2. Gagang (Hulu Mandau)
Gagang (hulu mandau) terbuat dari tanduk rusa yang diukir menyerupai kepala burung. Seluruh permukaan gagangnya diukir dengan berbagai motif seperti kepala naga, paruh burung, pilin, dan kait. Pada ujung gagang ada pula yang diberi hiasan berupa bulu binatang atau rambut manusia. Bentuk dan ukiran pada gagang mandau ini dapat membedakan tempat asal mandau dibuat, suku, serta status sosial pemiliknya.
3. Sarung Mandau
Sarung mandau (kumpang) biasanya terbuat dari lempengan kayu tipis. Bagian atas dilapisi tulang berbentuk gelang. Bagian tengah dan bawah dililit dengan anyaman rotan sebagai penguat apitan. Sebagai hiasan, biasanya ditempatkan bulu burung baliang, burung tanyaku, manik-manik dan terkadang juga diselipkan jimat. Selain itu, mandau juga dilengkapi dengan sebilah pisau kecil bersarung kulit yang diikat menempel pada sisi sarung dan tali pinggang dari anyaman rotan.
Nilai Budaya
Pembuatan mandau, jika dicermati secara seksama mengandung nilai-nilai yang dapat dijadikan sebagai acuan dalam kehidupan sehari-hari bagi masyarakat pendukungnya. Nilai-nilai itu antara lain keindahan (seni), ketekunan, ketelitian, dan kesabaran. Nilai keindahan tercermin dari bentuk-bentuk mandau yang dibuat sedemikian rupa, sehingga memancarkan keindahan. Sedangkan, nilai ketekunan, ketelitian, dan kesabaran tercermin dari proses pembuatannya yang memerlukan ketekunan, ketelitian, dan kesabaran. Tanpa nilai-nilai tersebut tidak mungkin akan terwujud sebuah mandau yang indah.

Talawang


Talawang adalah alat yang digunakan oleh suku Dayak untuk  pertahanan diri atau pelindung diri dari serangan musuh.

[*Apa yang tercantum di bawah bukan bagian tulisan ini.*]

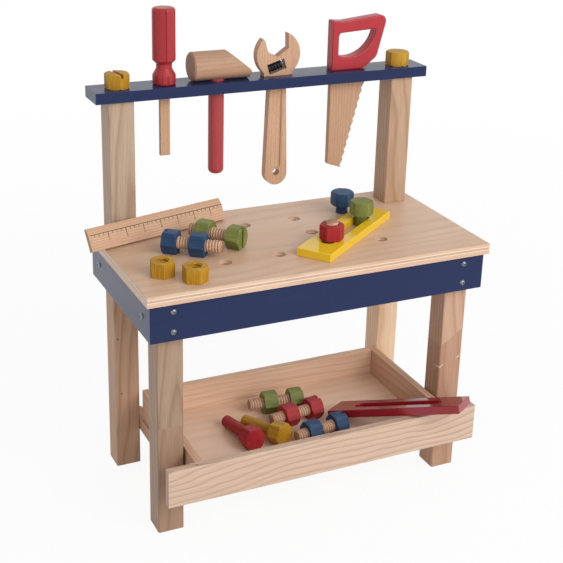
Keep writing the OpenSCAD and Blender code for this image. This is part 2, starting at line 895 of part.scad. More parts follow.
// The blade: its tang in the grip, a square end and teeth up its front edge
module saw_blade_outline() {
    tip = [saw_blade_left + saw_tip_w, -saw_blade_l];
    heel = [saw_blade_left + saw_blade_w - saw_tooth_depth, -saw_heel_drop];
    run = (heel - tip) / saw_teeth;
    inward = [-run[1], run[0]] / norm(run);
    polygon(concat(
        [[saw_blade_left, saw_tang_h], [saw_blade_left, -saw_blade_l + saw_end_slope]],
        [for (i = [0:saw_teeth - 1], step = [0, 1])
            step == 0 ? tip + i * run : tip + (i + 0.3) * run + saw_tooth_depth * inward],
        [heel, [saw_blade_left + saw_blade_w, 0],
         [saw_blade_left + saw_tang_l, saw_tang_h - saw_blade_t / 3],
         [saw_blade_left + saw_tang_l - saw_blade_t, saw_tang_h]]));
}

module saw_handle()
    color(red)
        difference() {
            upright(saw_x, saw_handle_t) saw_grip_outline();
            upright(saw_x, saw_blade_t) saw_blade_outline();
        }

module saw_blade()
    color(beech)
        upright(saw_x, saw_blade_t) saw_blade_outline();

leg_front_left();
leg_front_right();
leg_rear_left();
leg_rear_right();
post_left();
post_right();
apron_front();
apron_rear();
apron_left();
apron_right();
worktop();
tool_rail();
tray_runner_left();
tray_runner_right();
frame_screws();
tray_front();
tray_rear();
tray_left();
tray_right();
tray_bottom();
screwdriver_handle();
screwdriver_blade();
hammer_head();
hammer_handle();
wrench_body();
wrench_worm();
wrench_pin();
saw_handle();
saw_blade();
rail_bolt_head();
rail_bolt_shaft();
rail_peg();
ruler();
yellow_nut_left();
yellow_nut_right();
yellow_strip();
red_bolt_head();
red_bolt_shaft();
red_nut();
green_peg();
blue_peg();
bench_blue_head();
bench_blue_shaft();
bench_blue_nut();
bench_green_head();
bench_green_shaft();
bench_green_nut();
tray_green_head();
tray_green_shaft();
tray_green_nut();
tray_red_head();
tray_red_shaft();
tray_red_nut();
tray_blue_head();
tray_blue_shaft();
tray_blue_nut();
tray_red_peg();
tray_yellow_peg();
tray_red_strip();
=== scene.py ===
"""Looks of the toy workbench: wood, paint and stain, threads, the ruler's print, light and camera."""

import json
import math
from collections import namedtuple

import bmesh
import bpy
from mathutils import Matrix, Vector

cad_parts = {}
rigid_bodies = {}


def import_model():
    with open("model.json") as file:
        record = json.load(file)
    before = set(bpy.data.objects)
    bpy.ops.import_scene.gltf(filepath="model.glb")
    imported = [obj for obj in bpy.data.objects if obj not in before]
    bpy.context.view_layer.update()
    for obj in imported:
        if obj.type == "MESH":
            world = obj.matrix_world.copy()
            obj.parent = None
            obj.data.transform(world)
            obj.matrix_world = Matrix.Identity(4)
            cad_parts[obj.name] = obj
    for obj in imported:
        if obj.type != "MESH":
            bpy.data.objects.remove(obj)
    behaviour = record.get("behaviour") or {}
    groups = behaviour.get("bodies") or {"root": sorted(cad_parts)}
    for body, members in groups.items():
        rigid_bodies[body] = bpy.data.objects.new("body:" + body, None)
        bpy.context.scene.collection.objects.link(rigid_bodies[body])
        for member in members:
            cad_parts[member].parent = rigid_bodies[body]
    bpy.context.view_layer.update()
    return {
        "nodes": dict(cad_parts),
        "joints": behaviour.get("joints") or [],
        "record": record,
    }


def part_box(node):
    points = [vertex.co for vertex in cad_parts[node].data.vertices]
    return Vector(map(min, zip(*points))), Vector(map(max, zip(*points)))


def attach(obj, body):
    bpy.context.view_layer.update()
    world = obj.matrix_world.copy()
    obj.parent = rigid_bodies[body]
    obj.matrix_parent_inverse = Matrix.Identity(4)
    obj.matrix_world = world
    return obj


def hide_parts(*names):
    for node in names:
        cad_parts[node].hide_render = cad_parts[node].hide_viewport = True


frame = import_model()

NODES = frame["nodes"]
MM = 0.001
X, Y, Z = Vector((1, 0, 0)), Vector((0, 1, 0)), Vector((0, 0, 1))
IN_PLANE = 0.02 * MM  # points this near to a plane lie in it

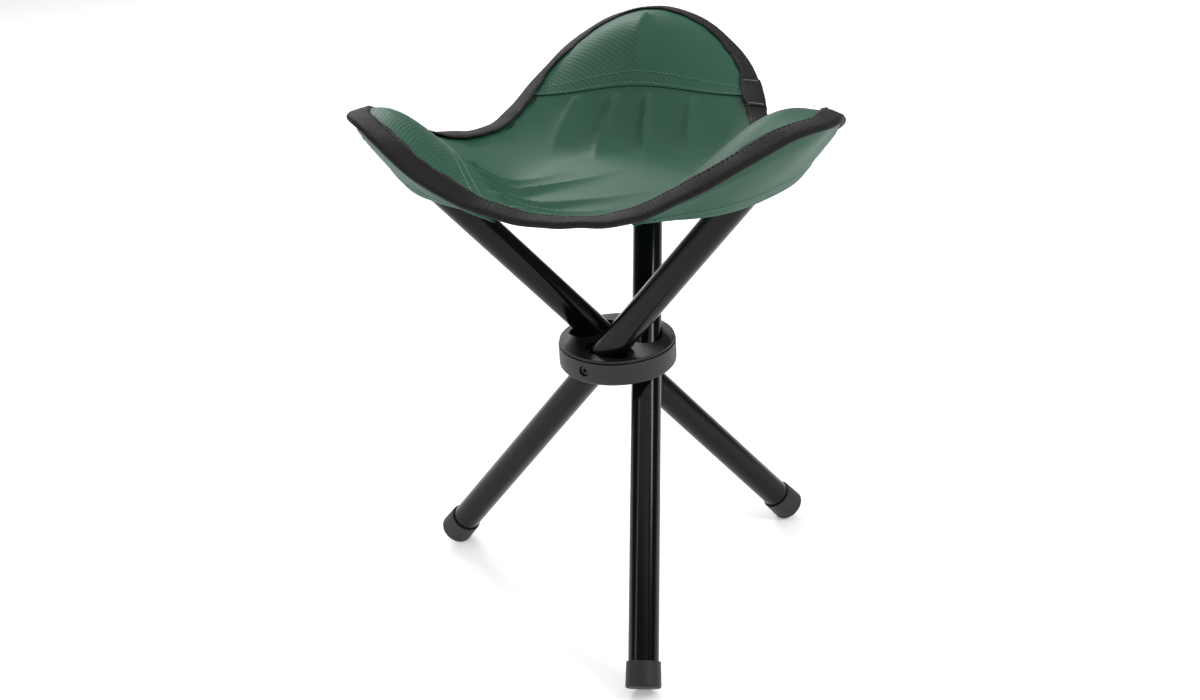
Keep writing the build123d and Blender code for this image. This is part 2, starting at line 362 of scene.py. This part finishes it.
def webbing_material():
    """Black ribbed tape: ribs across its width, fainter rows along it and a fine fibre."""
    material, nodes, links, shader = new_material("black_ribbed_tape")
    uv = nodes.new("ShaderNodeUVMap")
    uv.uv_map = "cloth"
    ribs = wave(nodes, links, uv.outputs[0], 620, 0)
    rows = wave(nodes, links, uv.outputs[0], 700, 90)
    place = nodes.new("ShaderNodeTexCoord")
    fibre = noise(nodes, links, place.outputs["Object"], 1100, 3)
    cloud = noise(nodes, links, place.outputs["Object"], 60, 3)
    tone = weighted(nodes, links, [(ribs, 0.45), (fibre.outputs["Fac"], 0.55)])
    ramp = mix_color(nodes, links, tone, (0.002, 0.002, 0.0023), (0.020, 0.018, 0.019))
    links.new(ramp.outputs["Color"], shader.inputs["Base Color"])
    links.new(scaled(nodes, links, cloud.outputs["Fac"], 0.2, 0.55), shader.inputs["Roughness"])
    shader.inputs["Specular IOR Level"].default_value = 0.18
    shader.inputs["Sheen Weight"].default_value = 0.03
    shader.inputs["Sheen Roughness"].default_value = 0.4
    height = math_node(nodes, links, "ADD", ribs, math_node(nodes, links, "MULTIPLY", rows, 0.4))
    normal = bump(nodes, links, height, 0.8, 0.25 * MM)
    normal = bump(nodes, links, fibre.outputs["Fac"], 0.3, 0.15 * MM, normal)
    links.new(normal, shader.inputs["Normal"])
    return material


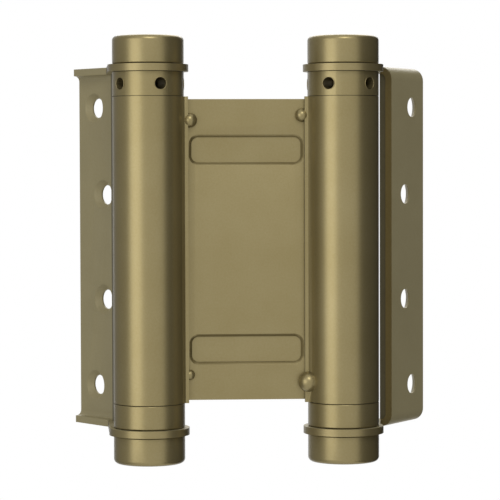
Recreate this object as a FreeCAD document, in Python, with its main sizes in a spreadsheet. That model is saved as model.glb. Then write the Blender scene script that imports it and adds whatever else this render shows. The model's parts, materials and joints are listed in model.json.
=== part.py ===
import FreeCAD, Part
import os
import Sketcher

# Double action cafe hinge: a centre sheet rolled into two barrels, and two folded leaves.
# The origin is under the jamb barrel, on its axis, where its bottom cap stands. +Z is up.
# The door barrel is along +X, and -Y is the side with the rolled seams.

doc = FreeCAD.newDocument("CafeHinge")
sheet = doc.addObject("Spreadsheet::Sheet", "Sizes")

driving = {
    # barrels and the centre sheet
    "barrel_spacing": 40.0,
    "barrel_radius": 7.31,
    "body_gauge": 1.45,
    "tube_length": 62.6,
    "web_notch": 0.5,
    "web_root": 6.5,
    "web_blend": 2.2,
    "web_blend_reach": 8.6,
    "lug_reach": 8.1,
    "lug_root": 6.2,
    "lug_front": 2.2,
    "lug_blend": 3.3,
    "lug_blend_reach": 7.4,
    "seam_gap": 0.15,
    "bar_width": 22.4,
    "bar_height": 5.2,
    "bar_middle": 20.45,
    "bar_press": 0.8,
    "bar_wall": 0.7,
    "bar_corner": 1.4,
    "bar_draft": 0.55,
    # the stack on each barrel
    "tube_gap": 0.1,
    "cap_gap": 0.15,
    "running_gap": 0.05,
    "press_gap": 0.02,
    "collar_height": 4.9,
    "spigot_length": 3.0,
    "cap_height": 5.7,
    "cap_round": 1.0,
    "spindle_radius": 2.5,
    "spindle_seat": 3.5,
    "tommy_radius": 1.22,
    "tommy_count": 5,
    # springs
    "wire_side": 1.6,
    "coil_turns": 13,
    "coil_gap": 0.15,
    # leaves
    "leaf_gauge": 1.45,
    "leaf_offset": 4.3,
    "leaf_start": 13.4,
    "leaf_margin": 5.4,
    "fold_inside": 1.2,
    "rim_depth": 2.85,
    "ring_radius": 8.25,
    "neck_near": 4.95,
    "neck_near_side": 6.5,
    "neck_near_end": 16.5,
    "neck_far": 6.3,
    "neck_far_side": 5.2,
    "lip_start": 0.4,
    "lip_gauge": 0.9,
    "lip_reach": 1.3,
    "screw_radius": 2.05,
    "countersink": 1.1,
    "outer_screw_reach": 22.9,
    "inner_screw_reach": 19.8,
    "outer_screw_height": 29.5,
    "inner_screw_height": 11.1,
    # how each piece is turned about its barrel, in degrees from +X
    "jamb_leaf_angle": 126.0,
    "door_leaf_angle": 56.0,
    "jamb_collar_angle": -70.4,
    "door_collar_angle": -47.9,
    # how far one part of a piece runs into the next, and a cutter past a face
    "overlap": 0.3,
    "clear_cut": 1.0,
}

# weld beads across the seams: the middle of each along X, Y and Z, and its radius
beads = {
    "jamb_top_bead": (8.45, -1.2, 26.5, 1.5),
    "jamb_low_bead": (8.3, -1.0, -25.6, 1.05),
    "door_top_bead": (31.4, -1.2, 27.5, 1.4),
    "door_low_bead": (32.6, -2.2, -27.1, 2.1),
}
bead_sizes = ("across", "depth", "height", "radius")
for bead, numbers in beads.items():
    for what, number in zip(bead_sizes, numbers):
        driving[f"{bead}_{what}"] = number

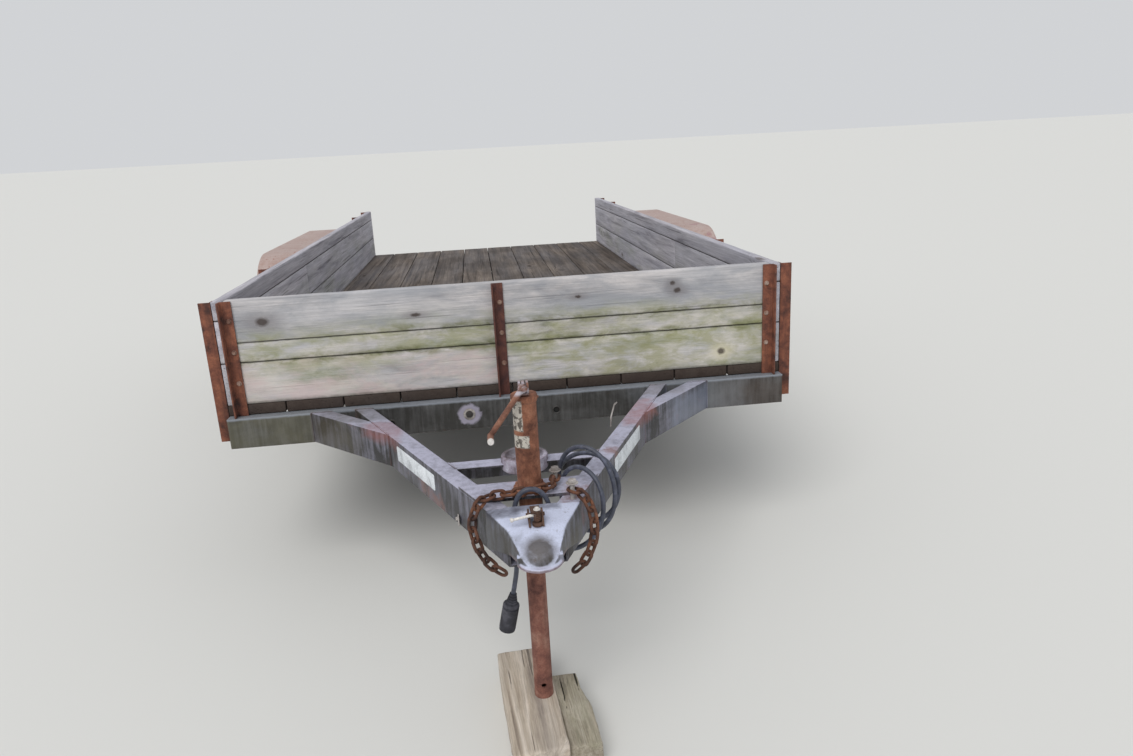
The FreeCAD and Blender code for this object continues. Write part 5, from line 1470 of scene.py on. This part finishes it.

Talawang dibuat dari bahan kayu yang ringan tetapi kuat. Bentuknya segi enam memanjang dengan ukuran panjang kurang lebih 1 meter dan lebarnya kurang lebih 0,5 meter dengan perkiraan dapat menutupi dada manusia guna menangkis mandau atau tombak musuh apabila terjadi perkelahian dalam perang. Keseluruhan bidang depan talawang biasanya diukir bentuk topeng (hudo), lidah api, dan pilin ganda.
Selain sebagai pelengkap alat pertahanan diri, talawang juga digunakan sebagai pelengkap dalam tari-tarian.